Data section
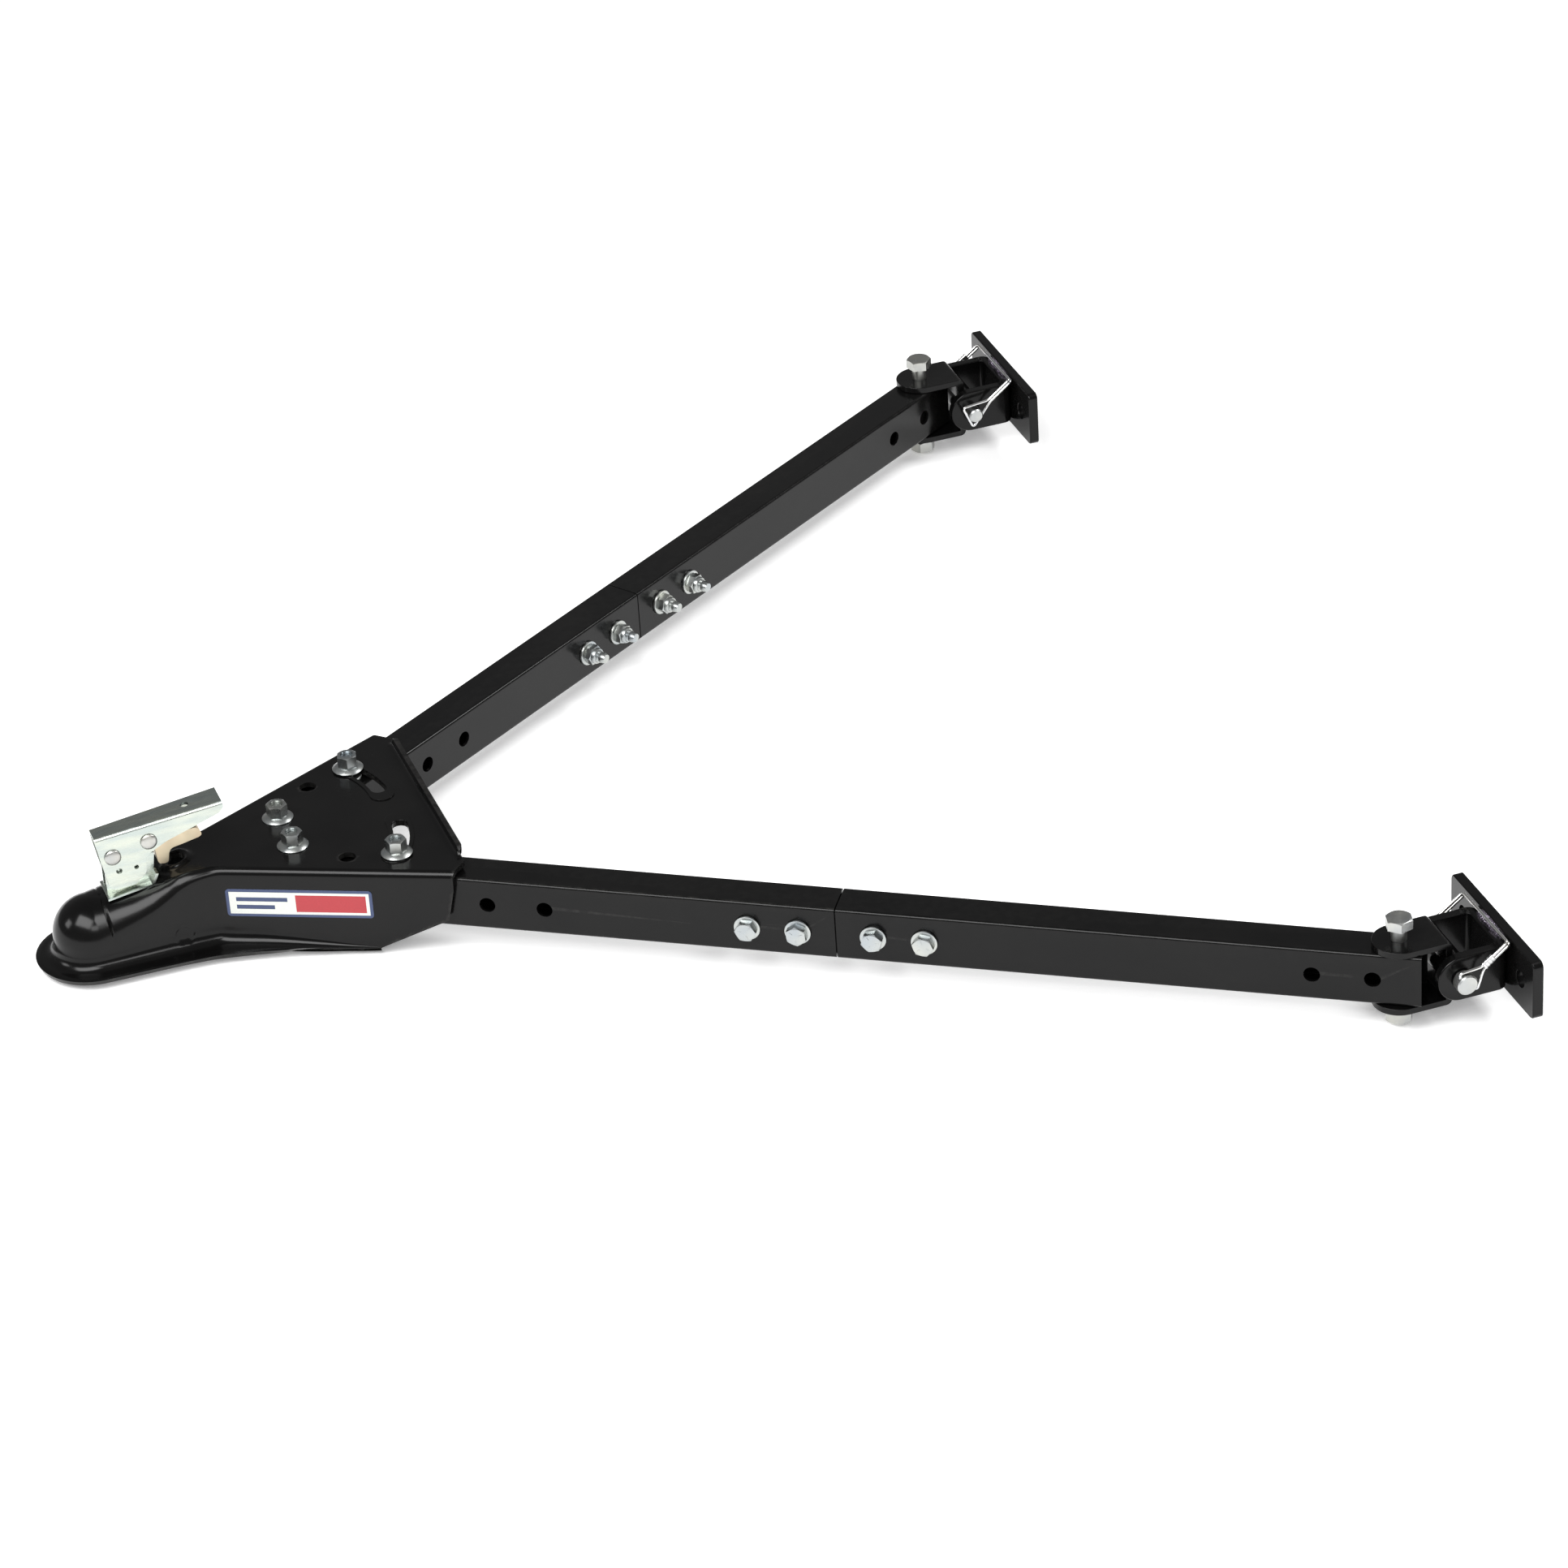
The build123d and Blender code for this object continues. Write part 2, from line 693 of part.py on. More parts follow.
def hitch_pin(name, side):
    """The cross pin, with a drilled head on the outer side."""
    outward = Plane(origin=(pin_x, side * yoke_y, arm_level), x_dir=(1, 0, 0), z_dir=(0, side, 0))
    with BuildPart() as piece:
        with BuildSketch(outward.offset(-pin_half_length)):
            Circle(pin_radius)
        extrude(amount=2 * pin_half_length - 1)
        with BuildSketch(outward.offset(pin_half_length - 9)):
            Circle(8)
        extrude(amount=9)
        ends = piece.edges().filter_by(GeomType.CIRCLE).group_by(Axis.Y)
        chamfer(ends[0] + ends[-1], 1)
        bore(Plane((pin_x, side * (yoke_y + wire_y), arm_level), z_dir=(1, 0, -1)), wire_radius, 40)
    finish(piece, name)


def pin_bail(name, side):
    """The doubled spring-wire bail, from the pin's head over the clevis to its tail."""
    corner = (33.0, 25.3)
    across = (0.6 * strand_offset, 0.8 * strand_offset)
    upper = (corner[0] - across[0], corner[1] + across[1])
    lower = (corner[0] + across[0], corner[1] - across[1])
    split_upper = (13 - across[0], 10.3 + across[1])
    split_lower = (13 + across[0], 10.3 - across[1])
    outer = side * wire_y
    route = [
        (-4.6, outer, 4.6),
        (-5.2, outer, 9.6),
        (split_upper[0], outer, split_upper[1]),
        (upper[0], outer, upper[1]),
        (upper[0], -outer, upper[1]),
        (split_upper[0], -outer, split_upper[1]),
        (-11, -outer, 8.7),
        (-2.2, -outer, -11.3),
        (split_lower[0], -outer, split_lower[1]),
        (lower[0], -outer, lower[1]),
        (lower[0], outer, lower[1]),
        (split_lower[0], outer, split_lower[1]),
        (8.4, outer, -6.5),
        (4.6, outer, -4.6),
    ]
    points = [(pin_x + x, side * yoke_y + y, arm_level + z) for x, y, z in route]
    with BuildPart() as piece:
        with BuildLine() as wire:
            FilletPolyline(*points, radius=1.6)
        with BuildSketch(Plane(origin=wire.line @ 0, z_dir=wire.line % 0)):
            Circle(wire_radius)
        sweep(is_frenet=False, transition=Transition.ROUND)
    finish(piece, name)


def bail_sleeve(name, side):
    """The crimped sleeve that holds the bail's two strands together by the pin's head."""
    lean = Plane(
        origin=(pin_x + 13.6, side * (yoke_y + wire_y), arm_level + 11.2),
        x_dir=(0, 1, 0),
        z_dir=(0.8, 0, 0.6),
    )
    with BuildPart() as piece:
        with BuildSketch(lean):
            RectangleRounded(3.6, 6.4, 1.5)
        extrude(amount=10)
    finish(piece, name)


for label, side in sides.items():
    bolts = [(tube_seam + offset, bolt_radius) for offset in splice_offsets]
    spares = [(station, spare_hole_radius) for station in front_spare_holes]
    tube(
        f"{label}_front_tube",
        side,
        tube_front,
        tube_seam - seam_gap / 2,
        bolts[:2] + spares,
        [(0, bolt_radius + running_gap), (slot_station, bolt_radius)],
    )
    spares = [(station, spare_hole_radius) for station in rear_spare_holes]
    tube(
        f"{label}_rear_tube",
        side,
        tube_seam + seam_gap / 2,
        tube_end,
        bolts[2:] + spares,
        [(yoke_station, pin_radius)],
    )
    splice_sleeve(f"{label}_splice_sleeve", side)
    splice_bolts(f"{label}_splice_bolts", side)
    splice_washers(f"{label}_splice_washers", side)
    splice_nuts(f"{label}_splice_nuts", side)
    slot_fasteners(label, side)
    yoke_fasteners(label, side)
    yoke_strap(f"{label}_yoke_upper_strap", side, 1)
    yoke_strap(f"{label}_yoke_lower_strap", side, -1)
    yoke_barrel(f"{label}_yoke_barrel", side)
    clevis(f"{label}_clevis", side)
    bumper_plate(f"{label}_bumper_plate", side)
    clevis_weld(f"{label}_clevis_weld", side)
    hitch_pin(f"{label}_hitch_pin", side)
    pin_bail(f"{label}_pin_bail", side)
    bail_sleeve(f"{label}_bail_sleeve", side)
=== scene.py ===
import json
import math

import bmesh
import bpy
from mathutils import Matrix, Vector


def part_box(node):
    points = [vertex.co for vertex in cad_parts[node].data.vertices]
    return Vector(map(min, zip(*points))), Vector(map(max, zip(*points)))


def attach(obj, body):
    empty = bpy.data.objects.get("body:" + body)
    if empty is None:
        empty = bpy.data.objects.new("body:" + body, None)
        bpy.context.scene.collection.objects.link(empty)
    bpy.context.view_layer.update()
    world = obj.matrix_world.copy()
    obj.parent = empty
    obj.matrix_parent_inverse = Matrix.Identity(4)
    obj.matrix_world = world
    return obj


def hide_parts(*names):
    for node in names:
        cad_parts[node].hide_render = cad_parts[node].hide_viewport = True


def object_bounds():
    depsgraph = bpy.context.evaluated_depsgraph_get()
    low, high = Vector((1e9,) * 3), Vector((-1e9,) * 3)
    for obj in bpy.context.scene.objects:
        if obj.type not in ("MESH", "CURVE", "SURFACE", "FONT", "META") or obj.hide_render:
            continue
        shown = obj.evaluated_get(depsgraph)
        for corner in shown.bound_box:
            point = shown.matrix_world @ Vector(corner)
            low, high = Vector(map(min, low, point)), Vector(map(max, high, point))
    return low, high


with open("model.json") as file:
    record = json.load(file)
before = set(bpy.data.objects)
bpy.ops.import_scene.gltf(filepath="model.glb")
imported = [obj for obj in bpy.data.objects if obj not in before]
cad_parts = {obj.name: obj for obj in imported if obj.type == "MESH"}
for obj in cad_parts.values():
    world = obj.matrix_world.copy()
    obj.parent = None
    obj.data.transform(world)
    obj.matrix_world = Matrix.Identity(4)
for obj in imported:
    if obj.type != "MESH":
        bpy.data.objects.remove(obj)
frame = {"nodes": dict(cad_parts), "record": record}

cad_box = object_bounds()
MM = 0.001
joints = {joint["name"]: joint for joint in frame["record"]["behaviour"]["joints"]}
SIDES = {"left": -1, "right": 1}


# ------------------------------------------------------------------ materials

class Nodes:
    """A short way to write a material's node tree."""

    def __init__(self, name):
        self.material = bpy.data.materials.new(name)
        self.material.use_nodes = True
        self.tree = self.material.node_tree
        self.tree.nodes.clear()
        self.output = self.tree.nodes.new("ShaderNodeOutputMaterial")
        self.shader = self.tree.nodes.new("ShaderNodeBsdfPrincipled")
        self.link(self.shader.outputs["BSDF"], self.output.inputs["Surface"])
        self.place = self.tree.nodes.new("ShaderNodeTexCoord").outputs["Object"]

    def link(self, source, target):
        self.tree.links.new(source, target)

    def set(self, **values):
        for key, value in values.items():
            self.shader.inputs[key.replace("_", " ")].default_value = value

    def scaled(self, factors):
        mapping = self.tree.nodes.new("ShaderNodeMapping")
        mapping.inputs["Scale"].default_value = factors
        self.link(self.place, mapping.inputs["Vector"])
        return mapping.outputs["Vector"]

    def noise(self, scale, detail=4.0, roughness=0.55, vector=None):
        node = self.tree.nodes.new("ShaderNodeTexNoise")
        node.inputs["Scale"].default_value = scale
        node.inputs["Detail"].default_value = detail
        node.inputs["Roughness"].default_value = roughness
        self.link(vector or self.place, node.inputs["Vector"])
        return node.outputs["Fac"]

    def ramp(self, value, stops):
        node = self.tree.nodes.new("ShaderNodeValToRGB")
        elements = node.color_ramp.elements
        while len(elements) < len(stops):
            elements.new(0.5)
        for element, (position, colour) in zip(elements, stops):
            element.position = position
            grey = isinstance(colour, float)
            element.color = (colour, colour, colour, 1) if grey else (*colour, 1)
        self.link(value, node.inputs["Fac"])
        return node.outputs["Color"]

    def mix(self, share, first, second, mode="MIX"):
        node = self.tree.nodes.new("ShaderNodeMix")
        node.data_type = "RGBA"
        node.blend_type = mode
        for value, socket in ((share, node.inputs[0]), (first, node.inputs[6]), (second, node.inputs[7])):
            if isinstance(value, bpy.types.NodeSocket):
                self.link(value, socket)
            elif isinstance(value, float):
                socket.default_value = value
            else:
                socket.default_value = (*value, 1)
        return node.outputs[2]

    def maths(self, operation, first, second=0.0):
        node = self.tree.nodes.new("ShaderNodeMath")
        node.operation = operation
        for value, socket in zip((first, second), node.inputs):
            if isinstance(value, bpy.types.NodeSocket):
                self.link(value, socket)
            else:
                socket.default_value = value
        return node.outputs[0]

    def edge(self):
        """How convex the surface is here: 0.5 on a flat face, more on an outer edge."""
        return self.tree.nodes.new("ShaderNodeNewGeometry").outputs["Pointiness"]

    def bump(self, height, distance, strength=1.0):
        node = self.tree.nodes.new("ShaderNodeBump")
        node.inputs["Strength"].default_value = strength
        node.inputs["Distance"].default_value = distance
        self.link(height, node.inputs["Height"])
        self.link(node.outputs["Normal"], self.shader.inputs["Normal"])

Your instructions
The lines to transcribe begin at the line with "slot_fasteners(label, side)" and end at the line with "obj.data.transform(world)"; copy them exactly, both ends included.

Result of this task
    slot_fasteners(label, side)
    yoke_fasteners(label, side)
    yoke_strap(f"{label}_yoke_upper_strap", side, 1)
    yoke_strap(f"{label}_yoke_lower_strap", side, -1)
    yoke_barrel(f"{label}_yoke_barrel", side)
    clevis(f"{label}_clevis", side)
    bumper_plate(f"{label}_bumper_plate", side)
    clevis_weld(f"{label}_clevis_weld", side)
    hitch_pin(f"{label}_hitch_pin", side)
    pin_bail(f"{label}_pin_bail", side)
    bail_sleeve(f"{label}_bail_sleeve", side)
=== scene.py ===
import json
import math

import bmesh
import bpy
from mathutils import Matrix, Vector


def part_box(node):
    points = [vertex.co for vertex in cad_parts[node].data.vertices]
    return Vector(map(min, zip(*points))), Vector(map(max, zip(*points)))


def attach(obj, body):
    empty = bpy.data.objects.get("body:" + body)
    if empty is None:
        empty = bpy.data.objects.new("body:" + body, None)
        bpy.context.scene.collection.objects.link(empty)
    bpy.context.view_layer.update()
    world = obj.matrix_world.copy()
    obj.parent = empty
    obj.matrix_parent_inverse = Matrix.Identity(4)
    obj.matrix_world = world
    return obj


def hide_parts(*names):
    for node in names:
        cad_parts[node].hide_render = cad_parts[node].hide_viewport = True


def object_bounds():
    depsgraph = bpy.context.evaluated_depsgraph_get()
    low, high = Vector((1e9,) * 3), Vector((-1e9,) * 3)
    for obj in bpy.context.scene.objects:
        if obj.type not in ("MESH", "CURVE", "SURFACE", "FONT", "META") or obj.hide_render:
            continue
        shown = obj.evaluated_get(depsgraph)
        for corner in shown.bound_box:
            point = shown.matrix_world @ Vector(corner)
            low, high = Vector(map(min, low, point)), Vector(map(max, high, point))
    return low, high


with open("model.json") as file:
    record = json.load(file)
before = set(bpy.data.objects)
bpy.ops.import_scene.gltf(filepath="model.glb")
imported = [obj for obj in bpy.data.objects if obj not in before]
cad_parts = {obj.name: obj for obj in imported if obj.type == "MESH"}
for obj in cad_parts.values():
    world = obj.matrix_world.copy()
    obj.parent = None
    obj.data.transform(world)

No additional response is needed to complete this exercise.